Culturalmente, Cleópatra era helênica, mas tinha uma certa influência da cultura egípcia. Tanto que ela foi a primeira e única nobre ptolomaica a aprender o idioma egípcio (essa nota no Wikipedia explica um pouco do porquê isso ser algo estranho, considerando a nobreza ptolomaica). É necessário pensar que, nesse períodos do Diádocos, esses reinos eram governados por uma nobreza grega, e que geralmente se recusavam, ou somente superficialmente misturavam-se com a cultura local. Mesmo sendo uma rainha nos moldes do reino egípcio, ela ainda assim era grega e viveu sua vida como uma nobre grega em solo egípcio.

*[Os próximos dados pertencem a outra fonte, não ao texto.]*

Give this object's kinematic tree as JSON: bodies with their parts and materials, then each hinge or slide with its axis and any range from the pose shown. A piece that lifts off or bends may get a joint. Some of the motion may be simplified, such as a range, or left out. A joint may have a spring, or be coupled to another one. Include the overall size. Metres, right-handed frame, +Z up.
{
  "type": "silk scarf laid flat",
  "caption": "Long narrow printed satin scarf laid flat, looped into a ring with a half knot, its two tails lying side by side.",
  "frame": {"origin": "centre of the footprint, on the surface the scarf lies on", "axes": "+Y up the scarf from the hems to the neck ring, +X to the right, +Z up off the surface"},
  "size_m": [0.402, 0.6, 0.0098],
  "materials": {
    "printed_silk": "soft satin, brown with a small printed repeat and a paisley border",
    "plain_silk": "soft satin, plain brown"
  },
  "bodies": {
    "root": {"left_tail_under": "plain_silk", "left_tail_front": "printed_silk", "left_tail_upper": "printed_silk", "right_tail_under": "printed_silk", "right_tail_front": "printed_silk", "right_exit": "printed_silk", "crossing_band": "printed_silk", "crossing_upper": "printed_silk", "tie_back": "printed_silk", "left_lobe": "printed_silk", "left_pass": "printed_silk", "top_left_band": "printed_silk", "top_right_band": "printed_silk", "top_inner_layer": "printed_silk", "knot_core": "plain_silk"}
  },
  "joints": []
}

Dito isso tudo, com um pouco mais de base na história de sua controversa e confusa figura, perguntemos mais uma vez: o que Cleópatra pensaria do Egito atual?

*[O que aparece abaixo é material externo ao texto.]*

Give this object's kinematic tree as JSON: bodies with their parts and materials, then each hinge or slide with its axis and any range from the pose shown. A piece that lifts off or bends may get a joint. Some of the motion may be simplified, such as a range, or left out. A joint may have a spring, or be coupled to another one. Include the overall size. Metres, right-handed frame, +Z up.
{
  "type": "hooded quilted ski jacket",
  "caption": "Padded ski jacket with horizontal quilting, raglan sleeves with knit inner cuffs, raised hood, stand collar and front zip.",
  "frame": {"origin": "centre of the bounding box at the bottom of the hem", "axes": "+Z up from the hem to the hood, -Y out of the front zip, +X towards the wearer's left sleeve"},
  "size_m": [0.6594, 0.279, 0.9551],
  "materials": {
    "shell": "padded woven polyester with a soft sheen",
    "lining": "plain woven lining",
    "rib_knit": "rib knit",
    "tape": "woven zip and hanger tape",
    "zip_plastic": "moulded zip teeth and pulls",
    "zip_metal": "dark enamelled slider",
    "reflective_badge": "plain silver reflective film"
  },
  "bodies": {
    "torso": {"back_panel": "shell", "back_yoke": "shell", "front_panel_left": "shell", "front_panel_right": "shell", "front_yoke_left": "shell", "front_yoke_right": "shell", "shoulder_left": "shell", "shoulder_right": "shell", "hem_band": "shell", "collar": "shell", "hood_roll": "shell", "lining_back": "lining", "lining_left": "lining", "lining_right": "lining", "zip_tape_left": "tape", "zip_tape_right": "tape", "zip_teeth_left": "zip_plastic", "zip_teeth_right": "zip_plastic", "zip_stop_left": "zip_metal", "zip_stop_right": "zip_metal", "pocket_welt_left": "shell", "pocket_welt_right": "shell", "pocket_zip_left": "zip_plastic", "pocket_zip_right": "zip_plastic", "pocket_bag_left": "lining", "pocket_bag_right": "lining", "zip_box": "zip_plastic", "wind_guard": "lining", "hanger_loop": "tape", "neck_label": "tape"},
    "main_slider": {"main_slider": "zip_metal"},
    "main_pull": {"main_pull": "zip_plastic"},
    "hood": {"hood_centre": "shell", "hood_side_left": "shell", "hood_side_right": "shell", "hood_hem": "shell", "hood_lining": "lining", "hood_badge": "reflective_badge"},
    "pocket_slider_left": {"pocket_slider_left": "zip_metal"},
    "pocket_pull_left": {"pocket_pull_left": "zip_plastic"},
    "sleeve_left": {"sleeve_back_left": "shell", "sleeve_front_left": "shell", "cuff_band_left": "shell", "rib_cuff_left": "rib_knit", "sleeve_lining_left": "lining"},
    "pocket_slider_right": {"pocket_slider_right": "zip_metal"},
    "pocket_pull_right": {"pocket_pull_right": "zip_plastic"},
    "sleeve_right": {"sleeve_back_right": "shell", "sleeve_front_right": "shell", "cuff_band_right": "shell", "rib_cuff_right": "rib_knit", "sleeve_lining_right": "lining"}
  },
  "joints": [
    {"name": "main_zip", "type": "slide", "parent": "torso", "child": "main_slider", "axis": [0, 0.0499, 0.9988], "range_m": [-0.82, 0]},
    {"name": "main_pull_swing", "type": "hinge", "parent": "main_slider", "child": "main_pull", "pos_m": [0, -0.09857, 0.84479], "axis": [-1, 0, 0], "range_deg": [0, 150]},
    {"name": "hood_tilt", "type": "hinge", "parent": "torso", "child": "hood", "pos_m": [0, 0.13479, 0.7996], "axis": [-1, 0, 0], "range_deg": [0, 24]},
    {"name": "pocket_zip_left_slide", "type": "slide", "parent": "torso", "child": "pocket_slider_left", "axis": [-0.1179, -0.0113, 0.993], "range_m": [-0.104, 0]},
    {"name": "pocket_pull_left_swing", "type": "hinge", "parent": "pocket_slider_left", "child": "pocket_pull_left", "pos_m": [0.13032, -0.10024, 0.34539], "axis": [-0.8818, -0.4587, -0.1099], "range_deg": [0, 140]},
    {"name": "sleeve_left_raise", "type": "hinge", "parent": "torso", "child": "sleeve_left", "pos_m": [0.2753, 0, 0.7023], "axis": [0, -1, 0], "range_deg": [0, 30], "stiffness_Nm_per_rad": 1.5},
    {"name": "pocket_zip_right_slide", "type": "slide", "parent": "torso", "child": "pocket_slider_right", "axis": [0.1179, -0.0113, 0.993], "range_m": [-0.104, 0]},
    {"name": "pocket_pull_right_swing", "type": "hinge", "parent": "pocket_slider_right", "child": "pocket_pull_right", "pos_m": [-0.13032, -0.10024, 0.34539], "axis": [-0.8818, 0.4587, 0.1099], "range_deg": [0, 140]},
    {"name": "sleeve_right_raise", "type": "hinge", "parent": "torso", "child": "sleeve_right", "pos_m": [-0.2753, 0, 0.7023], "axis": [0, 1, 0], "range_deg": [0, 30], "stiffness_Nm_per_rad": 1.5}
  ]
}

Provavelmente ela pensaria que o Egito virou outro planeta. Analisemos os contextos:

  1. Cleópatra, uma rainha de nobreza grega;
  2. O grego era a língua de prestígio;
  3. Haviam questões dinásticas, ou seja, uma monarquia;
  4. Estava sob a ameaça do Império Romano;
  5. Um contexto em que o politeísmo era a religião comum,

Imagine ver o Egito atual:

  1. Uma república semipresidencial
  2. Árabe sendo a língua de prestígio, nem um pouco parecido com o grego;
  3. Possui problemas geopolíticos que só fazem sentido em um governo contemporâneo (lembrem-se: o conceito de estado-nação só existiu após a Revolução Francesa, no século XIX!)
  4. Possui uma parceria com inúmeros países vizinhos;
  5. É um país onde a maioria é aderente ao Islã, uma religião monoteísta.

Se pararmos para pensar, toda a história por trás do Egito de Cleópatra até o Egito atual, é uma odisseia que não parece ter sentido um ser relacionado ao outro. Mas têm.

E é com isso que eu posso dizer que, se olharmos nos lugares certos, história pode acabar nos trazendo a tópicos cujo desenvolvimento é pura maluquice, algo que se tentarmos explicar para um alienígena, ele iria pensar que ficamos doidos.